### Goal of the exercise
Everything from the first line down to the line containing "shift: The plant's" should be reproduced exactly; please include nothing else.

### Dataset excerpt

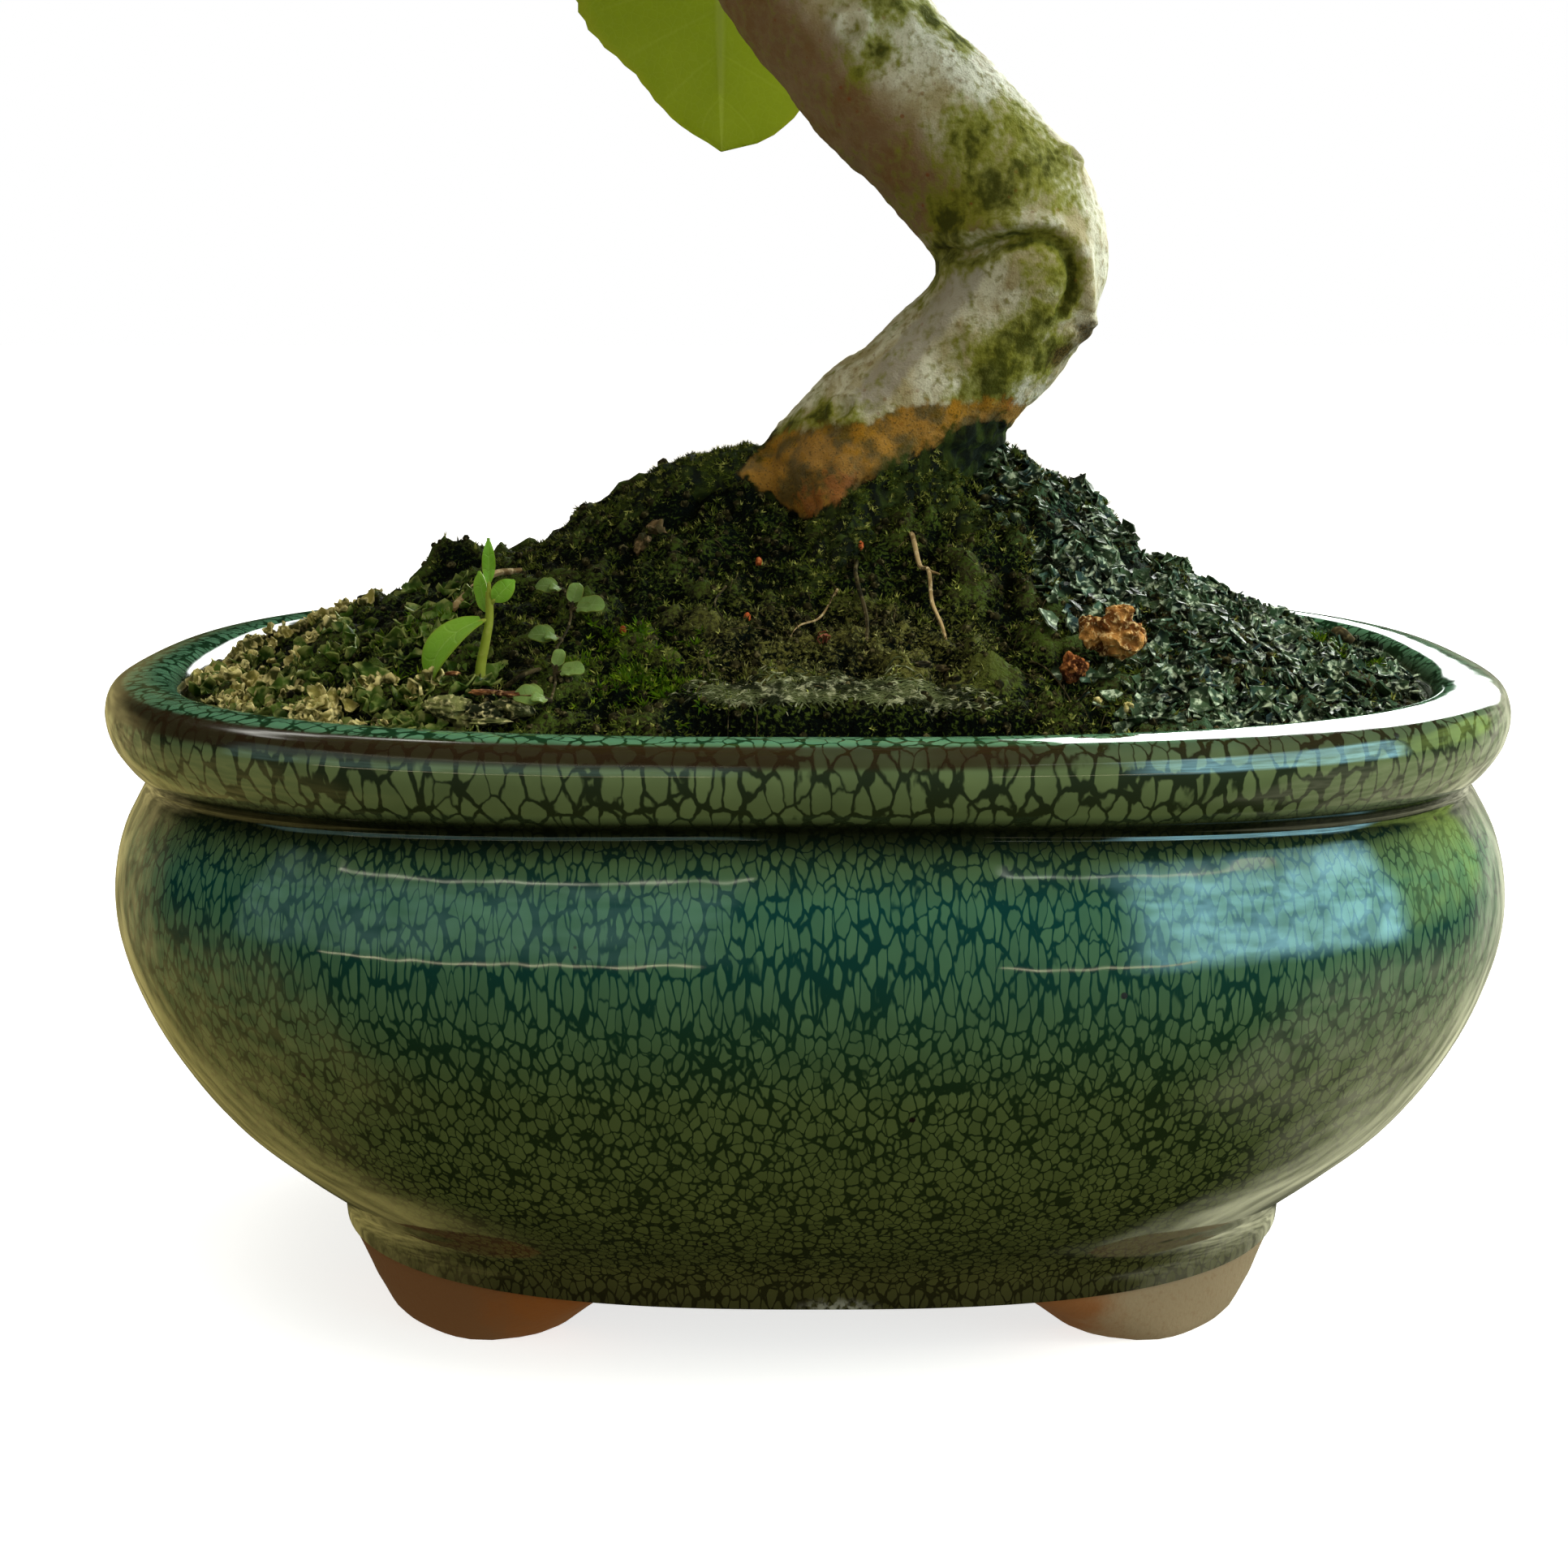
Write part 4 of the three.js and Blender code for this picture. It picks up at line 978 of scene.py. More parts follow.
class Foliage(Enum):
    """The leaf finishes."""

    CROWN = LeafSkin("apple_leaf", (74, 98, 30), (104, 132, 40), (150, 168, 76), (138, 168, 34))
    LOW = LeafSkin("low_leaf", (132, 144, 52), (150, 160, 62), (190, 198, 106), (186, 198, 60),
                   strength=0.2, lit=0.5, edge=(190, 176, 70))
    SEEDLING = LeafSkin("seedling_leaf", (110, 156, 44), (140, 186, 60), (172, 208, 100), (170, 214, 60),
                        3, 0.6)
    WEED = LeafSkin("weed_leaf", (88, 114, 54), (128, 156, 84), (160, 182, 120), (130, 170, 74), 5, 1.2)


@dataclass(frozen=True)
class Bark:
    """Smooth grey bark with algae and an ochre base, with painted shade in brown on its underside, painted by
    marks.
    """

    pale: Colour = (214, 212, 190)
    middle: Colour = (168, 156, 118)
    dull: Colour = (122, 96, 58)
    lilac: Colour = (156, 148, 136)
    algae: Colour = (122, 124, 26)
    deep_algae: Colour = (54, 56, 6)
    ochre: Colour = (156, 110, 30)
    earthy: Colour = (94, 72, 22)
    rust: Colour = (150, 84, 36)
    brown: Colour = (112, 76, 34)
    soot: Colour = (40, 34, 12)
    scar_dark: Colour = (48, 34, 12)
    scar_pale: Colour = (98, 76, 38)
    rust_spot: Colour = (124, 68, 30)
    soil: Colour = (14, 15, 6)
    moss: Colour = (44, 54, 16)

    def material(self, shift: tuple[float, float]) -> bpy.types.Material:
        """Mixes the bark.

        Args:
            shift: The plant's place in the row's frame.

        Returns:
            The material.
        """
        sheet = Sheet("apple_bark", shift)
        broad = sheet.noise(12, 4, warp=0.8)
        brushed = sheet.noise(4.2, 5, sheet.stretched(sheet.place, (1, 1, 0.5)), 1.2)
        fine, grain = sheet.noise(1.5, 5), sheet.noise(0.4, 3)
        colour = sheet.mix((broad * 0.7 + brushed * 0.3).rises(0.38, 0.58), self.middle, self.pale)
        colour = sheet.mix(fine.rises(0.5, 0.7) * 0.55, colour, self.dull)
        colour = sheet.mix(grain.rises(0.55, 0.72) * 0.35, colour, self.brown)
        colour = sheet.mix((sheet.mark("flat") + (brushed - 0.5)).rises(0.3, 0.7) * 0.8, colour, self.lilac)
        # The shade mark paints the sides that face down, and in the upper trunk to the left, brown: painted
        # shade.
        shade = (sheet.mark("shade") + (brushed - 0.5) * 0.6).rises(0.05, 0.95)
        colour = sheet.mix(shade * 0.9, colour, sheet.mix(fine.rises(0.4, 0.7), self.brown, self.dull))
        growth = sheet.mark("algae") + (brushed - 0.5) * 1.2 + (fine - 0.5) * 1.2
        colour = sheet.mix(growth.rises(-0.05, 0.6) * 0.9, colour, self.algae)
        colour = sheet.mix(growth.rises(0.45, 1.0) * 0.9, colour, self.deep_algae)
        base = (sheet.mark("ochre") + (brushed - 0.5) * 0.9 + (fine - 0.5) * 0.7).rises(0.25, 0.65)
        warm = sheet.mix((sheet.noise(5, 4) + (fine - 0.5) * 0.3).rises(0.38, 0.6), self.earthy, self.ochre)
        warm = sheet.mix((sheet.mark("rust") + (fine - 0.5) * 1.8).rises(0.4, 0.9) * 0.7, warm, self.rust)
        warm = sheet.mix(grain.rises(0.56, 0.66) * 0.6, warm, self.soot)
        colour = sheet.mix(base * 0.95, colour, warm)
        scar = (sheet.mark("scar") + (fine - 0.5) * 0.8).rises(0.3, 0.75)
        torn = sheet.mix(grain.rises(0.4, 0.6), self.scar_dark, self.scar_pale)
        colour = sheet.mix(scar * 0.9, colour, torn)
        spots = Value(sheet, sheet.cells(3.0).outputs["Distance"]).rises(0.16, 0.08)
        spots = spots * sheet.noise(8, 1).rises(0.44, 0.56) * (shade * 0.6 + 0.4)
        colour = sheet.mix(spots * 0.85, colour, self.rust_spot)
        # Soil and moss over the foot and the root, and painted shade along the carved crease.
        dirt_and_crease_shade = (sheet.mark("dirt_and_crease_shade") + (fine - 0.5) * 0.9 + (brushed - 0.5) * 0.6).rises(0.3, 0.7)
        colour = sheet.mix(dirt_and_crease_shade, colour, sheet.mix(brushed.rises(0.42, 0.6), self.soil, self.moss))
        rough = 0.62 + growth.rises(0.2, 0.8) * 0.3 + dirt_and_crease_shade * 0.3
        return sheet.finish(colour, rough, fine * 0.6 + grain * 0.4, 0.45, 0.22)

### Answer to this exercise
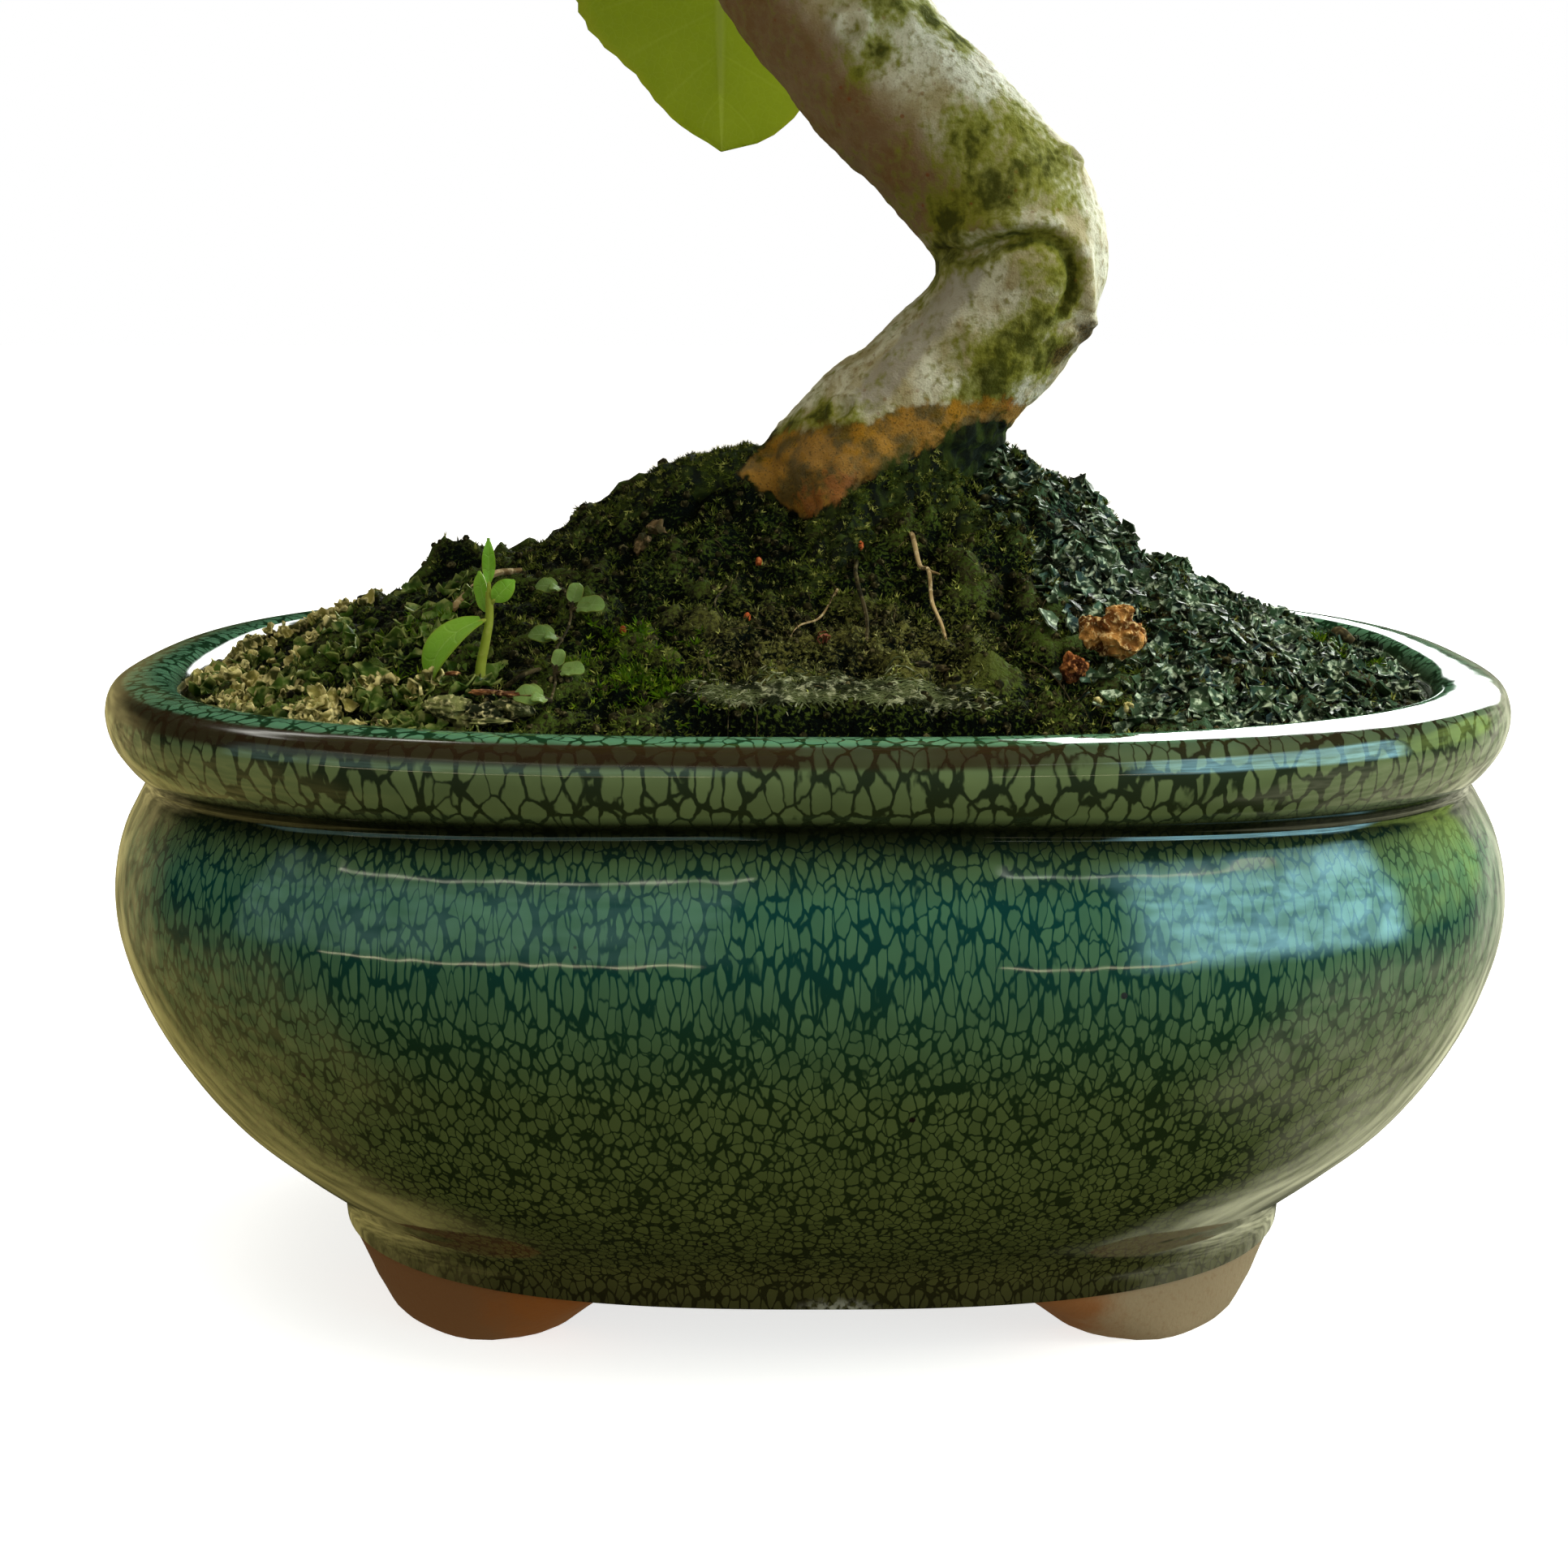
Write part 4 of the three.js and Blender code for this picture. It picks up at line 978 of scene.py. More parts follow.
class Foliage(Enum):
    """The leaf finishes."""

    CROWN = LeafSkin("apple_leaf", (74, 98, 30), (104, 132, 40), (150, 168, 76), (138, 168, 34))
    LOW = LeafSkin("low_leaf", (132, 144, 52), (150, 160, 62), (190, 198, 106), (186, 198, 60),
                   strength=0.2, lit=0.5, edge=(190, 176, 70))
    SEEDLING = LeafSkin("seedling_leaf", (110, 156, 44), (140, 186, 60), (172, 208, 100), (170, 214, 60),
                        3, 0.6)
    WEED = LeafSkin("weed_leaf", (88, 114, 54), (128, 156, 84), (160, 182, 120), (130, 170, 74), 5, 1.2)


@dataclass(frozen=True)
class Bark:
    """Smooth grey bark with algae and an ochre base, with painted shade in brown on its underside, painted by
    marks.
    """

    pale: Colour = (214, 212, 190)
    middle: Colour = (168, 156, 118)
    dull: Colour = (122, 96, 58)
    lilac: Colour = (156, 148, 136)
    algae: Colour = (122, 124, 26)
    deep_algae: Colour = (54, 56, 6)
    ochre: Colour = (156, 110, 30)
    earthy: Colour = (94, 72, 22)
    rust: Colour = (150, 84, 36)
    brown: Colour = (112, 76, 34)
    soot: Colour = (40, 34, 12)
    scar_dark: Colour = (48, 34, 12)
    scar_pale: Colour = (98, 76, 38)
    rust_spot: Colour = (124, 68, 30)
    soil: Colour = (14, 15, 6)
    moss: Colour = (44, 54, 16)

    def material(self, shift: tuple[float, float]) -> bpy.types.Material:
        """Mixes the bark.

        Args:
            shift: The plant's place in the row's frame.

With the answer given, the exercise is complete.